= Problem =
Write out all the material exactly. Leave nothing out.

>> BEGIN Dataset section

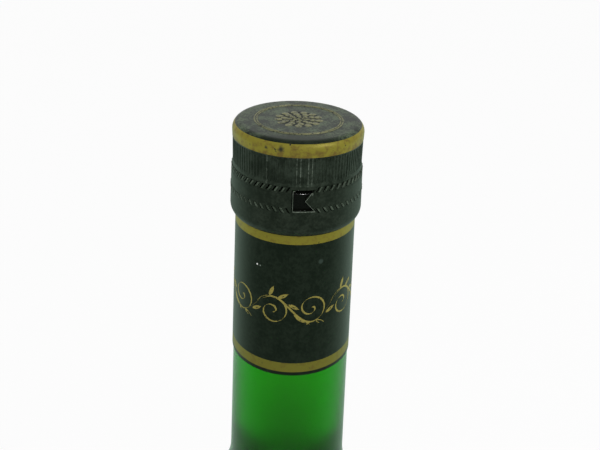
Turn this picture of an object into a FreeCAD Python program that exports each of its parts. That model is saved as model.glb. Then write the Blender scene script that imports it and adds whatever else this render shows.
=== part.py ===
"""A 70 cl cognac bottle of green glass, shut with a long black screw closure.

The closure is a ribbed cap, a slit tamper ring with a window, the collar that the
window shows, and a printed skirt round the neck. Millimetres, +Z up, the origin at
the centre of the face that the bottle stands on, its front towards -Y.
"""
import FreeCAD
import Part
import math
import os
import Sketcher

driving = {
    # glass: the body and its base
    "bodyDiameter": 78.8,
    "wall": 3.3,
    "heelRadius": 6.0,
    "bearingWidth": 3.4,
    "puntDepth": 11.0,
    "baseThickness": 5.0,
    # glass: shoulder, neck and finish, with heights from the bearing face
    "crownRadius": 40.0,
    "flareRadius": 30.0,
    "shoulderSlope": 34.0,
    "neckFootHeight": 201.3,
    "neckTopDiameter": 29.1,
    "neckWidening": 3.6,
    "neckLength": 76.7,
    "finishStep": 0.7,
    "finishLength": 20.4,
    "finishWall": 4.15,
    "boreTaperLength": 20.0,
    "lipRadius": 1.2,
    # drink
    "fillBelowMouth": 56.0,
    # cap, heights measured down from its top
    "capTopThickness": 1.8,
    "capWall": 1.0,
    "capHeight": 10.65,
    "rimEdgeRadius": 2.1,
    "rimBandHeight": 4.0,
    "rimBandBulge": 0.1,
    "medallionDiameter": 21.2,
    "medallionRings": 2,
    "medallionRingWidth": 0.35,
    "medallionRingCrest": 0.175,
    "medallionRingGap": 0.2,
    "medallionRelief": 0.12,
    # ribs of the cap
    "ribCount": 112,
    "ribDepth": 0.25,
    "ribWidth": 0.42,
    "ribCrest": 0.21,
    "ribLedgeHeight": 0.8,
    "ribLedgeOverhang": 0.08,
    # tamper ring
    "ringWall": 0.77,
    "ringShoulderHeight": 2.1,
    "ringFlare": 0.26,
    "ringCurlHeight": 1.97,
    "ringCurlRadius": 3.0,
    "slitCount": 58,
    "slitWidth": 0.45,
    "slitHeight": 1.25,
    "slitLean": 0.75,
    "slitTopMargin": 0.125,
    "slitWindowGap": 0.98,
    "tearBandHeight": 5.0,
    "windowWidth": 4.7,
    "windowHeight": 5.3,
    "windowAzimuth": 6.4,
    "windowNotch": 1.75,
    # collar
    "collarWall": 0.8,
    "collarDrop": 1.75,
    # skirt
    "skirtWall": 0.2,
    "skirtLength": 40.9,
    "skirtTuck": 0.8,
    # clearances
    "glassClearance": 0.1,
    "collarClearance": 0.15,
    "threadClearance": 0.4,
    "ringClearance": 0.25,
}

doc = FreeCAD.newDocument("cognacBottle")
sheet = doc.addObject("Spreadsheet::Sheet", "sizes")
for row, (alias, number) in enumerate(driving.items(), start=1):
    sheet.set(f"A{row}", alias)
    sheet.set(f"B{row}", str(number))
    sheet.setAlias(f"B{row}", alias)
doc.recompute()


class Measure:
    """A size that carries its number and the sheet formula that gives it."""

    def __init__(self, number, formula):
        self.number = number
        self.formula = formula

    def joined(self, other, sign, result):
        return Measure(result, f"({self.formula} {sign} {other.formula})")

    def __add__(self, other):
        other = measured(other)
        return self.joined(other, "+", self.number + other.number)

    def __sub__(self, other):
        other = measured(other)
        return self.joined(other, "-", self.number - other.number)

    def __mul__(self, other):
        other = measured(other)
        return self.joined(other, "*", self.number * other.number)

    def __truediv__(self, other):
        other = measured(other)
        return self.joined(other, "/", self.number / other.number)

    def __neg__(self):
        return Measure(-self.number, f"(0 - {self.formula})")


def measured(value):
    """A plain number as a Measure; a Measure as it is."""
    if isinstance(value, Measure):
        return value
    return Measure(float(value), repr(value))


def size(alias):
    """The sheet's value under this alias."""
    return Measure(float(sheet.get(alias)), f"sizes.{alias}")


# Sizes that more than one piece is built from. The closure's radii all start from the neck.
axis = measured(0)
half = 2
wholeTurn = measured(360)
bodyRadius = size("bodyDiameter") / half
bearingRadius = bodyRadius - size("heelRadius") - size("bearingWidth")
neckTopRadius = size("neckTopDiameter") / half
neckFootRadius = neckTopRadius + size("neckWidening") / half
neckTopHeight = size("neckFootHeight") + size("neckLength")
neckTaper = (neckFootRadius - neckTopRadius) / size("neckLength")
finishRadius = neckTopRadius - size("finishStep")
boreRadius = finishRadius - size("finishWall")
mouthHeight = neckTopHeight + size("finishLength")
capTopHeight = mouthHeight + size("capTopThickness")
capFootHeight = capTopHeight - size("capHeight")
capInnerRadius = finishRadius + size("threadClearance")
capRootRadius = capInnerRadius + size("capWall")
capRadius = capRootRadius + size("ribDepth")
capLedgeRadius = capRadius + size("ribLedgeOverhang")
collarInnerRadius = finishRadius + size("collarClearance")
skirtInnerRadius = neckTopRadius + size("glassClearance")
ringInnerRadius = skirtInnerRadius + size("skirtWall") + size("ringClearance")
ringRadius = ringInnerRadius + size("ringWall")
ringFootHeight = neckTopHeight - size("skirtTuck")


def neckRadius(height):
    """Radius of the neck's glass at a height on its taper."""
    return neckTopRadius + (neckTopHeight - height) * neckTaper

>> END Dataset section

= Solution =
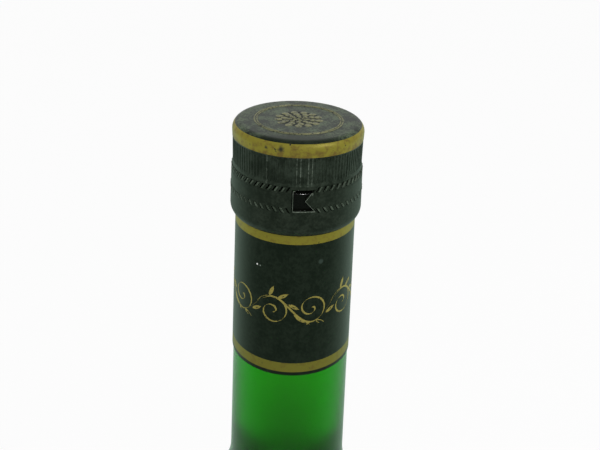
Turn this picture of an object into a FreeCAD Python program that exports each of its parts. That model is saved as model.glb. Then write the Blender scene script that imports it and adds whatever else this render shows.
=== part.py ===
"""A 70 cl cognac bottle of green glass, shut with a long black screw closure.

The closure is a ribbed cap, a slit tamper ring with a window, the collar that the
window shows, and a printed skirt round the neck. Millimetres, +Z up, the origin at
the centre of the face that the bottle stands on, its front towards -Y.
"""
import FreeCAD
import Part
import math
import os
import Sketcher

driving = {
    # glass: the body and its base
    "bodyDiameter": 78.8,
    "wall": 3.3,
    "heelRadius": 6.0,
    "bearingWidth": 3.4,
    "puntDepth": 11.0,
    "baseThickness": 5.0,
    # glass: shoulder, neck and finish, with heights from the bearing face
    "crownRadius": 40.0,
    "flareRadius": 30.0,
    "shoulderSlope": 34.0,
    "neckFootHeight": 201.3,
    "neckTopDiameter": 29.1,
    "neckWidening": 3.6,
    "neckLength": 76.7,
    "finishStep": 0.7,
    "finishLength": 20.4,
    "finishWall": 4.15,
    "boreTaperLength": 20.0,
    "lipRadius": 1.2,
    # drink
    "fillBelowMouth": 56.0,
    # cap, heights measured down from its top
    "capTopThickness": 1.8,
    "capWall": 1.0,
    "capHeight": 10.65,
    "rimEdgeRadius": 2.1,
    "rimBandHeight": 4.0,
    "rimBandBulge": 0.1,
    "medallionDiameter": 21.2,
    "medallionRings": 2,
    "medallionRingWidth": 0.35,
    "medallionRingCrest": 0.175,
    "medallionRingGap": 0.2,
    "medallionRelief": 0.12,
    # ribs of the cap
    "ribCount": 112,
    "ribDepth": 0.25,
    "ribWidth": 0.42,
    "ribCrest": 0.21,
    "ribLedgeHeight": 0.8,
    "ribLedgeOverhang": 0.08,
    # tamper ring
    "ringWall": 0.77,
    "ringShoulderHeight": 2.1,
    "ringFlare": 0.26,
    "ringCurlHeight": 1.97,
    "ringCurlRadius": 3.0,
    "slitCount": 58,
    "slitWidth": 0.45,
    "slitHeight": 1.25,
    "slitLean": 0.75,
    "slitTopMargin": 0.125,
    "slitWindowGap": 0.98,
    "tearBandHeight": 5.0,
    "windowWidth": 4.7,
    "windowHeight": 5.3,
    "windowAzimuth": 6.4,
    "windowNotch": 1.75,
    # collar
    "collarWall": 0.8,
    "collarDrop": 1.75,
    # skirt
    "skirtWall": 0.2,
    "skirtLength": 40.9,
    "skirtTuck": 0.8,
    # clearances
    "glassClearance": 0.1,
    "collarClearance": 0.15,
    "threadClearance": 0.4,
    "ringClearance": 0.25,
}

doc = FreeCAD.newDocument("cognacBottle")
sheet = doc.addObject("Spreadsheet::Sheet", "sizes")
for row, (alias, number) in enumerate(driving.items(), start=1):
    sheet.set(f"A{row}", alias)
    sheet.set(f"B{row}", str(number))
    sheet.setAlias(f"B{row}", alias)
doc.recompute()


class Measure:
    """A size that carries its number and the sheet formula that gives it."""

    def __init__(self, number, formula):
        self.number = number
        self.formula = formula

    def joined(self, other, sign, result):
        return Measure(result, f"({self.formula} {sign} {other.formula})")

    def __add__(self, other):
        other = measured(other)
        return self.joined(other, "+", self.number + other.number)

    def __sub__(self, other):
        other = measured(other)
        return self.joined(other, "-", self.number - other.number)

    def __mul__(self, other):
        other = measured(other)
        return self.joined(other, "*", self.number * other.number)

    def __truediv__(self, other):
        other = measured(other)
        return self.joined(other, "/", self.number / other.number)

    def __neg__(self):
        return Measure(-self.number, f"(0 - {self.formula})")


def measured(value):
    """A plain number as a Measure; a Measure as it is."""
    if isinstance(value, Measure):
        return value
    return Measure(float(value), repr(value))


def size(alias):
    """The sheet's value under this alias."""
    return Measure(float(sheet.get(alias)), f"sizes.{alias}")


# Sizes that more than one piece is built from. The closure's radii all start from the neck.
axis = measured(0)
half = 2
wholeTurn = measured(360)
bodyRadius = size("bodyDiameter") / half
bearingRadius = bodyRadius - size("heelRadius") - size("bearingWidth")
neckTopRadius = size("neckTopDiameter") / half
neckFootRadius = neckTopRadius + size("neckWidening") / half
neckTopHeight = size("neckFootHeight") + size("neckLength")
neckTaper = (neckFootRadius - neckTopRadius) / size("neckLength")
finishRadius = neckTopRadius - size("finishStep")
boreRadius = finishRadius - size("finishWall")
mouthHeight = neckTopHeight + size("finishLength")
capTopHeight = mouthHeight + size("capTopThickness")
capFootHeight = capTopHeight - size("capHeight")
capInnerRadius = finishRadius + size("threadClearance")
capRootRadius = capInnerRadius + size("capWall")
capRadius = capRootRadius + size("ribDepth")
capLedgeRadius = capRadius + size("ribLedgeOverhang")
collarInnerRadius = finishRadius + size("collarClearance")
skirtInnerRadius = neckTopRadius + size("glassClearance")
ringInnerRadius = skirtInnerRadius + size("skirtWall") + size("ringClearance")
ringRadius = ringInnerRadius + size("ringWall")
ringFootHeight = neckTopHeight - size("skirtTuck")


def neckRadius(height):
    """Radius of the neck's glass at a height on its taper."""
    return neckTopRadius + (neckTopHeight - height) * neckTaper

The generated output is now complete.